Spécialisée dans l'insertion professionnelle des jeunes, mais lâchée par l'Etat, l'AFIJ disparaît à Grenoble et partout en France. Ironie du sort, la nouvelle tombe au moment même où François Hollande invite les dirigeants européens à lutter contre le chômage des jeunes.
L'AFIJ est l'Association nationale pour Faciliter l'Insertion professionnelle des Jeunes. Elle avait été créée en 1994, à la suite du mouvement contre le CIP Balladur, par les mutuelles et les organisations étudiantes. Depuis 19 ans, l'AFIJ revendique avoir accompagné vers l'emploi plus de 800.000 jeunes issus de l'enseignement supérieur, diplômés ou non. Des jeunes "exposés aux discriminations à l'embauche, des jeunes en échec universitaire, des jeunes en grande difficulté sociale." Selon l'AFIJ, 90.000 jeunes sortent de l'enseignement supérieur sans diplôme chaque année en France. Soit 19% du total.
La fin est proche
L'AFIJ met un terme à ses activités "faute de soutien de l'Etat pour les années à venir". Selon son Président, Clément Boudin, l'Etat a refusé de rallonger le budget pour 2013 et n'a donné aucune garantie pour les années suivantes. Le budget s'élevait à 7 millions d'euros en 2010, mais à seulement 3 millions cette année. L'AFIJ annonce "un choix dicté par l'attitude du gouvernement". Elle connaîtrait des difficultés financières depuis décembre 2012, "suite à des baisses successives de subventions de la part de l'Etat et des retards de versements."
Le local paie pour le national
"Nous, on est en équilibre, mais on subit le déséquilibre national", regrette Nathalie Grimaldi, chargée de mission à l'antenne grenobloise de l'AFIJ. En Isère et dans les Savoies, 5 salariés à Grenoble, 1 à Bourgoin et 1 à Chambéry soutiennent 2600 jeunes au total chaque année. Rien qu'en Isère, en 2012, l'AFIJ a accompagné 300 jeunes individuellement. L'antenne Alpes revendique un budget à l'équilibre grâce aux collectivités locales. La fermeture de la structure nationale va laisser ici de nombreux jeunes dans l'embarras et les missions locales débordées.
Reportage de Florine Ebbah et Grégory Lespinasse.
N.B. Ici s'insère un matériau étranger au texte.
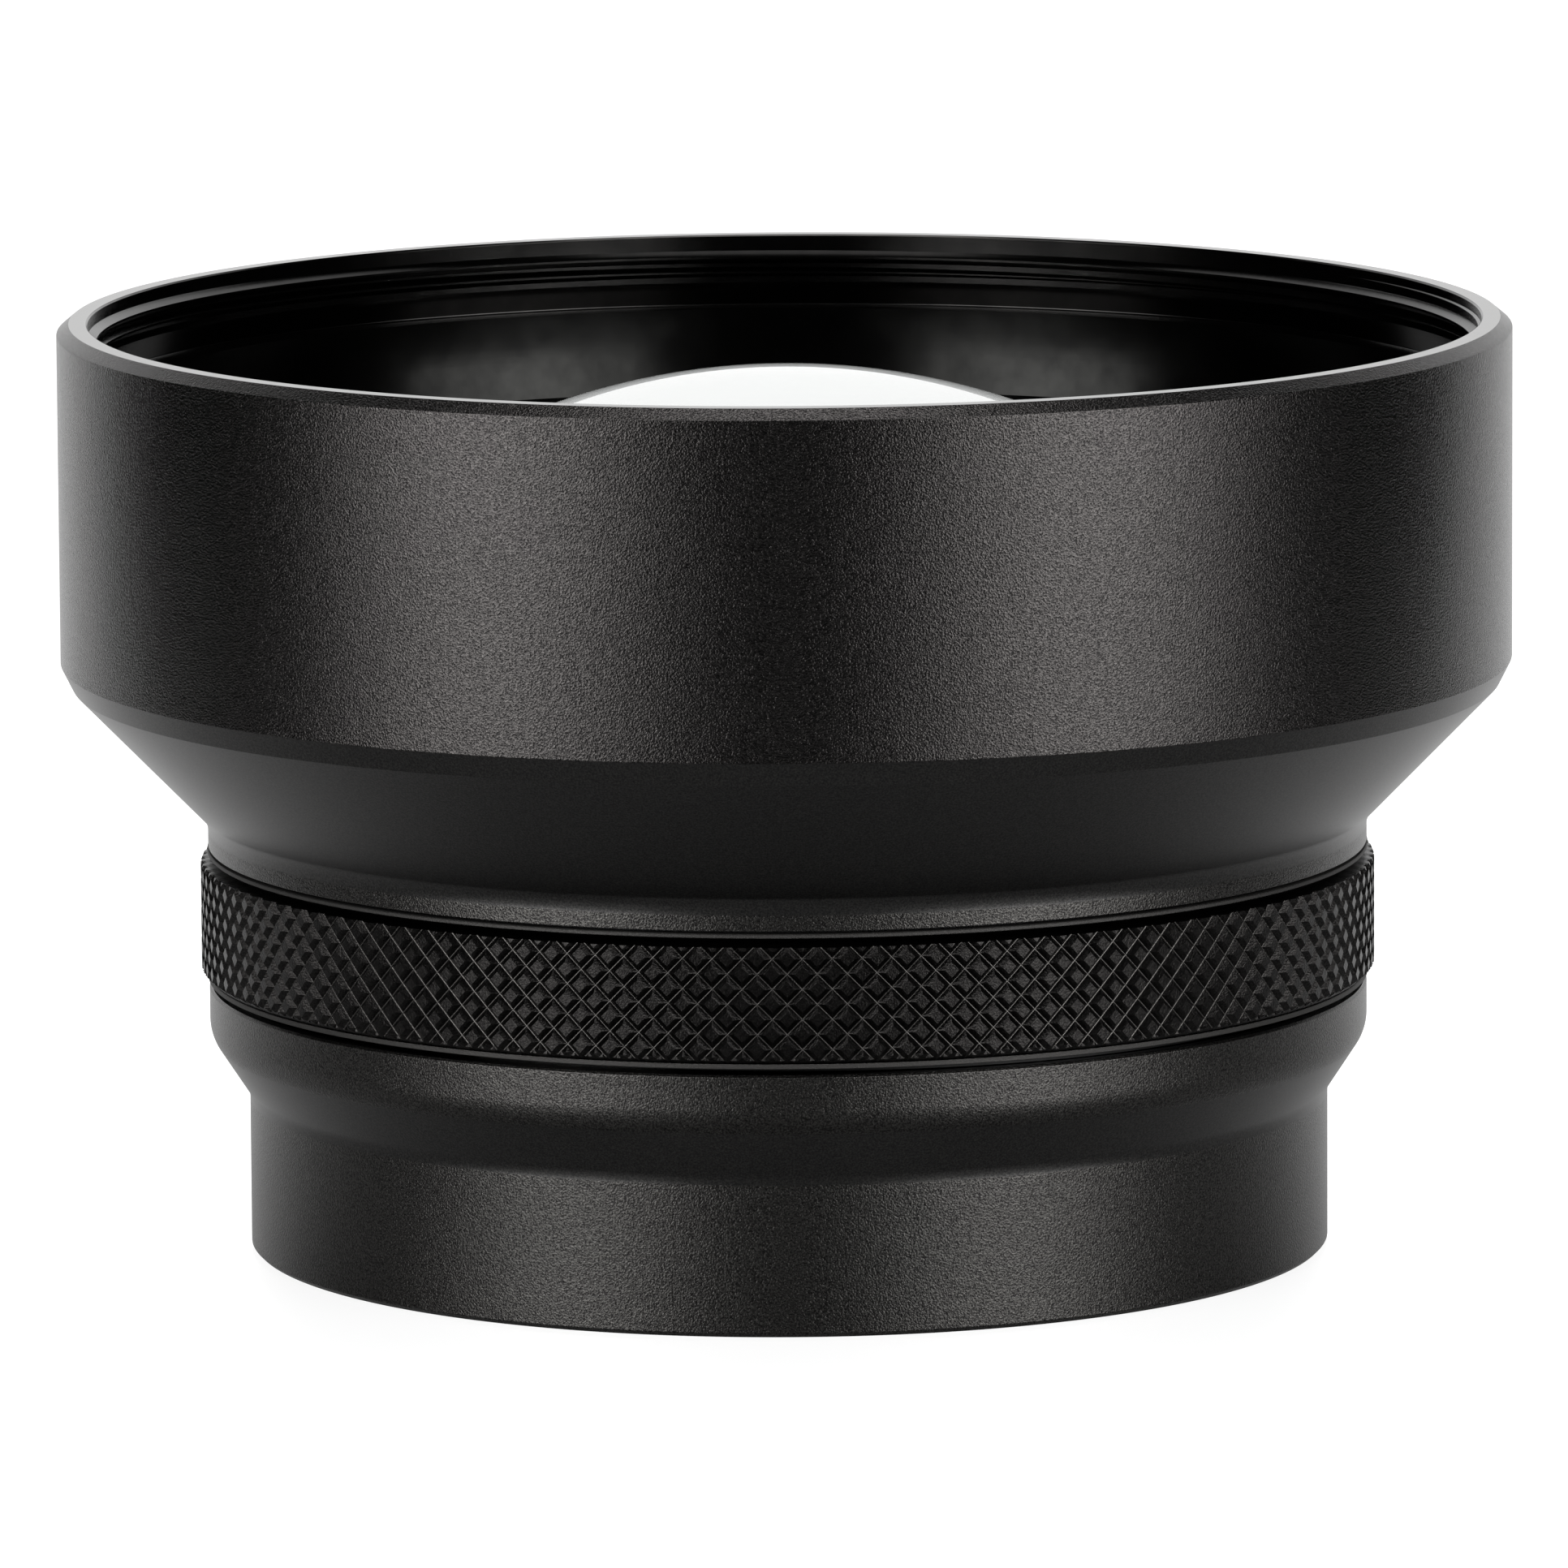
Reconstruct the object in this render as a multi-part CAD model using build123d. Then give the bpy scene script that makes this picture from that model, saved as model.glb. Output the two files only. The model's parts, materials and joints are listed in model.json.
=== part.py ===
"""Afocal teleconverter: a bell with a filter thread, a knurled focusing ring and a rear barrel.

Everything is turned about Z. The origin is the centre of the rear face, +Z looks out of the front.
Lengths are in millimetres and angles in degrees.
"""

import os
from math import atan2, cos, pi, radians, sin, sqrt, tan

from build123d import *

# Outside of the bell
total_height = 45.0
barrel_r = 35.0
rim_chamfer_w = 0.6
rim_chamfer_h = 0.5
edge_bevel_w = 0.55
edge_bevel_h = 1.1
bell_cone_angle = 44.3
bell_step_w = 7.0
bell_fillet = 1.3
bell_neck_h = 1.27
neck_edge = 0.12

# Inside of the bell
rim_wall = 1.5
filter_thread_h = 2.4
thread_lead_in = 0.2
relief_w = 0.3
relief_h = 1.2
thread_ledge_w = 1.3
bell_shoulder_w = 1.2
bell_wall = 2.85

# Rear barrel
rear_barrel_h = 12.82
rear_neck_h = 2.3
rear_cone_h = 2.9
rear_cone_round = 2.2
rear_cone_fillet = 1.2
rear_step_w = 1.9
rear_edge = 0.2
mount_wall = 1.6
mount_thread_h = 4.5
mount_relief_w = 0.25

# Focusing ring and its gaps
ring_gap_low = 0.29
ring_gap_top = 0.14
ring_h = 6.37
ring_stand = 0.04
ring_shoulder_h_top = 0.25
ring_shoulder_h_low = 0.35
ring_chamfer_h = 0.42
grip_wall = 0.74
grip_fit = 0.01
drive_inset = 0.34

# Diamond knurl
knurl_rise = 0.33
knurl_depth = 0.27
knurl_count = 126
knurl_rows = 3.5
knurl_flat_share = 0.46

# Cam sleeve
neck_wall = 1.85
sleeve_thread_step = 0.2
sleeve_low_thread_step = 0.75
sleeve_low_thread_h = 4.7
sleeve_wall = 2.15
sleeve_rise = 0.4
ring_turn = 90.0
cell_travel = 1.8
cam_count = 3
cam_rise = 2.38

# Cam rollers and screws
roller_r = 1.1
screw_shank_r = 0.55
screw_head_r = 1.0
screw_reach = 1.7
screw_slot_w = 0.3
screw_slot_d = 0.35

# Clearances
running = 0.05
close_fit = 0.02
stack_gap = 0.05
overrun = 1.0

# Front doublet
crown_front_radius = 34.2
crown_edge_h = 2.0
cement_radius = 110.0
cement_gap = 0.02
flint_centre_h = 2.6
flint_rear_radius = 55.0
flint_seat_w = 1.3

# Front cell, its rings and the light trap
cell_flange_w = 7.7
cell_flange_h = 6.4
cell_face_w = 5.6
cell_face_drop = 2.5
cell_rim_w = 0.25
cell_tube_wall = 2.05
cell_lip_h = 1.15
cell_lip_w = 1.3
shim_h = 0.2
seal_section_r = 0.6
retainer_lip_w = 1.2
retainer_h = 1.5
retainer_face_drop = 0.75
retainer_slot_w = 1.2
retainer_slot_d = 0.7
retainer_slot_l = 1.5
baffle_h = 1.62
baffle_wall = 1.0
baffle_lip_w = 4.6
baffle_lip_h = 0.5
baffle_edge = 0.1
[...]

Le rapport qui a signé la fin
En 2012, le Premier Ministre a demandé à l'Inspection Générale des Finances, des Affaires Sociales et de l'Education Nationale de dresser un état des lieux de la situation financière de l'AFIJ "dans un contexte de trésorerie très tendu". Pour les inspecteurs, "les difficultés actuelles traduisent une crise structurelle de son modèle de financement. Cette crise met en exergue une gestion interne insatisfaisante".
Ce rapport, à charge, affirme que l'AFIJ a été "progressivement marginalisée par la prise en charge de plus en plus fréquente par les Mission Locales, l'implication beaucoup plus forte de l'APEC, la montée en puissance des bureaux d'aide des Universités."
Le diagnostic est très clair : "l'AFIJ n'a pas réussi, ni souhaité diversifier ses modes de financement au delà des administrations. Elle a donc été frappée de plein fouet par la baisse des financements publics".
L'AFIJ aurait-elle dû recourir au privé, quitte à perdre son indépendance?! C'est la question que pose l'association en retour. Et d'ailleurs, les rapporteurs ont estimé à ce sujet que l'AFIJ, "pour ses financements locaux, est en concurrence avec de nombreuses associations locales plus dynamiques et moins coûteuses pour les pouvoirs publics du fait de leur recours complémentaire à des financements privés."
Pourtant, à Grenoble, l'AFIJ affirme sauvegarder l'équilibre rien qu'avec les subventions publiques des collectivités locales.
Quoi qu'il en soit, l'AFIJ disparaît au moment même où la France invite toute l'Europe à lutter contre le chômage des jeunes. Contradiction ou paradoxe?
L'AFIJ dénonce l'absence de dialogue avec l'Etat. Quel avenir pour ses 80 salariés en France? Ils pourraient être orientés vers les structures locales d'insertion comme conseillers.